‘Not particularly,’ I answer.
‘Did the boys do something special for you?’
‘Don’t be silly.’
She looks taken aback. ‘What, no treats?
‘Not even a card?’ Shock now.
‘No.’ This dialogue is starting to get to me. ‘We don’t do Mother’s Day in my house.’
We’re sitting in my car watching the rain bleed against the windscreen and as we have this discussion I cast my mind back to last Sunday, trying to recall how the day panned out. We had driven home from Gloucestershire where my eldest had been competing late the night before so no one was in a hurry to get up (understandably) and when bodies did eventually surface it was to go to work (husband), disappear into Xbox land (eldest) or lounge in bed listening to Harry Potter for the trillionth time (youngest). At no point did anyone mention the M word until I finally caved in and thanked everyone for the lovely day I was having (just saying, that’s all). To be fair my youngest then decided he would cook me supper and spent the next half an hour leafing through recipe books. However, having decided on a what looked appealingly tasty, I had to tell him that as we were missing most of the ingredients and that given that all the shops were now closed, he would have to save the gesture for another time.

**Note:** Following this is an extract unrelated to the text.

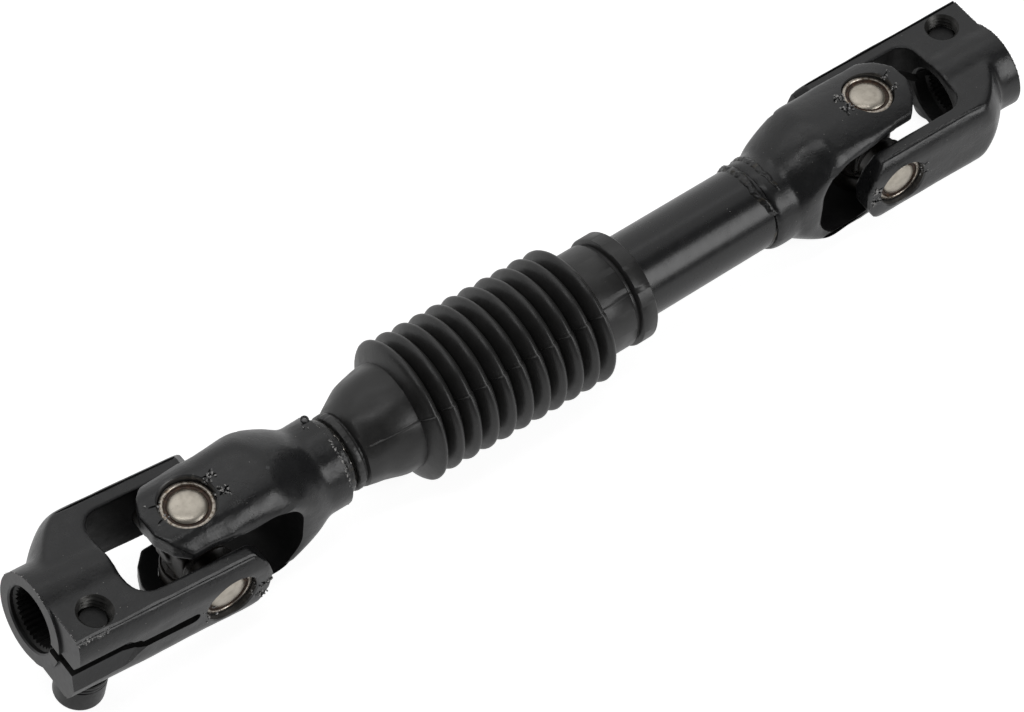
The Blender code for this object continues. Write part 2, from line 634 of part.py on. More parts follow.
def boot_profile():
    """Outer side of the boot as (radius, x) from its lip to its band."""
    points = [(LIP_RADIUS, BOOT_START), (LIP_RADIUS, BOOT_START + LIP_LENGTH)]
    bell_start = BOOT_START + LIP_LENGTH
    bell_end = FIRST_RIDGE - RIDGE_PITCH / 2
    bell_root = LIP_RADIUS + BELL_STEP
    count = 4
    for i in range(1, count + 1):
        share = i / count
        radius = bell_root + (BELL_RADIUS - bell_root) * math.sin(share * math.pi / 2)
        points.append((radius, bell_start + (bell_end - bell_start) * share))
    for i in range(RIDGE_COUNT):
        centre = FIRST_RIDGE + RIDGE_PITCH * i
        crest = FIRST_RIDGE_RADIUS if i == 0 else RIDGE_RADIUS
        half = RIDGE_PITCH * RIDGE_FLAT
        points += [(crest, centre - half), (crest, centre + half)]
        if i < RIDGE_COUNT - 1:
            points.append((VALLEY_RADIUS, centre + RIDGE_PITCH / 2))
    groove_start = CUFF_START + CUFF_LENGTH
    band_start = groove_start + CUFF_GROOVE_WIDTH
    slope = CUFF_GROOVE_WIDTH / 4
    floor = CUFF_RADIUS - CUFF_GROOVE
    points += [(CUFF_RADIUS, CUFF_START), (CUFF_RADIUS, groove_start),
               (floor, groove_start + slope), (floor, band_start - slope),
               (BAND_RADIUS, band_start), (BAND_RADIUS, band_start + BAND_LENGTH)]
    return points


def boot(pivot):
    """Rubber bellows boot, gripping the shaft's collar and the tube."""
    outer = boot_profile()
    end = outer[-1][1]
    collar_bore = COLLAR_RADIUS + GAP
    tube_bore = TUBE_RADIUS + GAP
    inner = [(collar_bore, BOOT_START), (collar_bore, BOOT_START + LIP_LENGTH + BOOT_STEP),
             (BOOT_INNER, FIRST_RIDGE), (BOOT_INNER, CUFF_START - BOOT_STEP),
             (tube_bore, CUFF_START + BOOT_STEP), (tube_bore, end)]
    profile = list(reversed(outer)) + inner
    turned_part("bellows_boot", profile, pivot, "black_rubber", steps=DRILL_STEPS)


def place_on_floor(frame):
    """Moves the whole model so that its lowest point and its middle lie at the origin."""
    bpy.context.view_layer.update()
    depsgraph = bpy.context.evaluated_depsgraph_get()
    corners = []
    for part in PARTS.objects:
        if part.type != "MESH":
            continue
        solid = part.evaluated_get(depsgraph)
        corners += [part.matrix_world @ vertex.co for vertex in solid.data.vertices]
    low = Vector([min(corner[i] for corner in corners) for i in range(3)])
    high = Vector([max(corner[i] for corner in corners) for i in range(3)])
    frame.location = (-(low.x + high.x) / 2, -(low.y + high.y) / 2, -low.z)


def smooth_round_faces():
    for part in PARTS.objects:
        if part.type == "MESH" and part.data.polygons:
            part.data.shade_smooth()
            part.data.set_sharp_from_angle(angle=math.radians(35))


axis = empty("shaft_axis", None)
lower_frame = empty("lower_joint", axis)
upper_frame = empty("upper_joint", empty("upper_phase", axis, (JOINT_DISTANCE, 0, 0), (PHASE_ANGLE, 0, 0)),
                    rotation=(0, 0, math.pi))
lower_neck = universal_joint("lower", lower_frame, LOWER_SWING, LOWER_TILT, LOWER_NECK_END)
upper_neck = universal_joint("upper", upper_frame, UPPER_SWING, UPPER_TILT, UPPER_NECK_END)
sliding_shaft(lower_frame, lower_neck)
tube_assembly(axis, upper_neck, upper_frame)
boot(axis)
smooth_round_faces()
place_on_floor(axis)
bpy.context.view_layer.update()
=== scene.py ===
"""Looks of the intermediate steering shaft: forged and painted yokes, staked bearing cups,
rubber bellows boot, tube, welds and pinch bolts.

Lengths are millimetres in the frame of one universal joint: the inner yoke's neck points to
+X and the clamp yoke's barrel to -X. Each finished mesh is then placed in metres where the
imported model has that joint.
"""

import json
import math
import random

import bmesh
import bpy
import numpy as np
from mathutils import Matrix, Vector, noise


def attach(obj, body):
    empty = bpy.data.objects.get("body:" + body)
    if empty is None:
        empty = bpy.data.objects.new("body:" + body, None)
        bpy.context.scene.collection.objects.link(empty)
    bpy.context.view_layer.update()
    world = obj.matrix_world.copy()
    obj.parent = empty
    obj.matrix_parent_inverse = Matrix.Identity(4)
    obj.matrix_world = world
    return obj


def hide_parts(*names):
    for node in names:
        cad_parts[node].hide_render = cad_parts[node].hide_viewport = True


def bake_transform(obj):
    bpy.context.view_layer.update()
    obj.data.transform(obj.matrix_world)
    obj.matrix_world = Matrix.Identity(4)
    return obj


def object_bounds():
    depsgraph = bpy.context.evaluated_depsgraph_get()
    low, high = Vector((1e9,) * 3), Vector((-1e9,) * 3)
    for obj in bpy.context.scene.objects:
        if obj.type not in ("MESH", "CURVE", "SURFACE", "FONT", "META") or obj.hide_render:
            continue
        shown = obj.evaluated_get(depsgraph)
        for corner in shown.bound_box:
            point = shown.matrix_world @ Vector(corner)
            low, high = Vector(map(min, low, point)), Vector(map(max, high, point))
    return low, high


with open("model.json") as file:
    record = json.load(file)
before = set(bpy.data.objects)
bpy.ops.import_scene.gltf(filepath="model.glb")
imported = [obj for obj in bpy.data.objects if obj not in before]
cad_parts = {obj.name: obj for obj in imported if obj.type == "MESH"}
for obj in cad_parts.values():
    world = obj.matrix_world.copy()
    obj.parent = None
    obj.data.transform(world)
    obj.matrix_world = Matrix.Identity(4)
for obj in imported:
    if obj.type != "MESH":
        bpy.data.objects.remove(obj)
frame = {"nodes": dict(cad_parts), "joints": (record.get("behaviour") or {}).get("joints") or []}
CAD_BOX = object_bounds()
MM = 0.001

# Camera of the photograph, from the lower joint's centre
CAMERA_PLACE = Vector((-0.24225, -0.35099, 0.72429))
CAMERA_TURN = Vector((2.4522, -0.8087, 0.3673))
FOCAL_PIXELS = 3013.1
PHOTO_WIDTH = 1024
SENSOR_WIDTH = 36.0

# Ears and bearings
EAR_REACH = 22.0
EAR_INNER = 15.0
EAR_FLAT = 6.5
CUP_RADIUS = 8.0
CUP_FACE = 20.0
CUP_LENGTH = 10.4
CUP_WALL = 1.1
CUP_FLOOR = 1.9
DISC_RADIUS = 5.65
GROOVE_WIDTH = 1.0
EAR_HOLE = 8.25
HOLE_EDGE = 0.5

# Inner yokes
WINDOW_END = 29.0
WINDOW_ROUND = 11.0
WINDOW_SIDE = 15.1
SHOULDER_END = 38.6
SHOULDER_LENGTH = 19.0
SHOULDER_RADIUS = 24.0
INNER_EDGE = 19.3
CROWN_RADIUS = 24.0
COLLAR_RADIUS = 14.4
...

Frankly, when you live with three males you get used to the lack of attention, almost to the point of not caring. I would be the first to agree that Mothers Day is much like Valentine’s Day, just another way of getting us to spend money on sentimental tat. On the other hand there is something about acknowledging what your mother does year round by making some small effort even if it is, as was the case when my boys were small, bringing me in bed a few Frosties swimming in a pint of soya milk and a cup of watery tea.
It appears I am not alone in feeling unappreciated. My friend tells me that another mum we both know was so offended by the lack of effort made by her family that she has been serving up baked beans on toast for supper ever since.
‘Come on,’ my friend now says cheerfully, ‘I’m going to give you a Mother’s Day treat by taking you for a manicure. Nothing like a bit of pampering to gladden the soul.’
I am touched by her thoughtfulness and immediately feel better. Suddenly the world is a happy place – girlfriends can do that – and, warming to the plan, suggest buying coffee to take with us. As I get out of the car, however, my attention half on my friend, I forget to move my hand out of the way as I slam the door shut and catch my right index finger. The pain is astonishing and for several minutes I cannot stand, but remain bent double in the road waiting for the waves of nausea to pass. Breaking my toe, giving birth – twice – simply don’t compare.
We take refuge from the rain and the bitter cold in Cafe Nero. I spend the next twenty minutes waiting for the pain killers to kick in and feebly attempting to bend and stretch my offended digit to, as my friend advices, keep the blood flowing. Already the nail is black and there are signs of swelling though at this point I care not a jot what my finger looks like, only that I can manage the pain. It does, eventually, ebb but the lure of a manicure has lost its appeal. And so I bid my friend farewell, and head home, trying not to look at my black swollen finger, and think about cooking baked beans on toast for supper.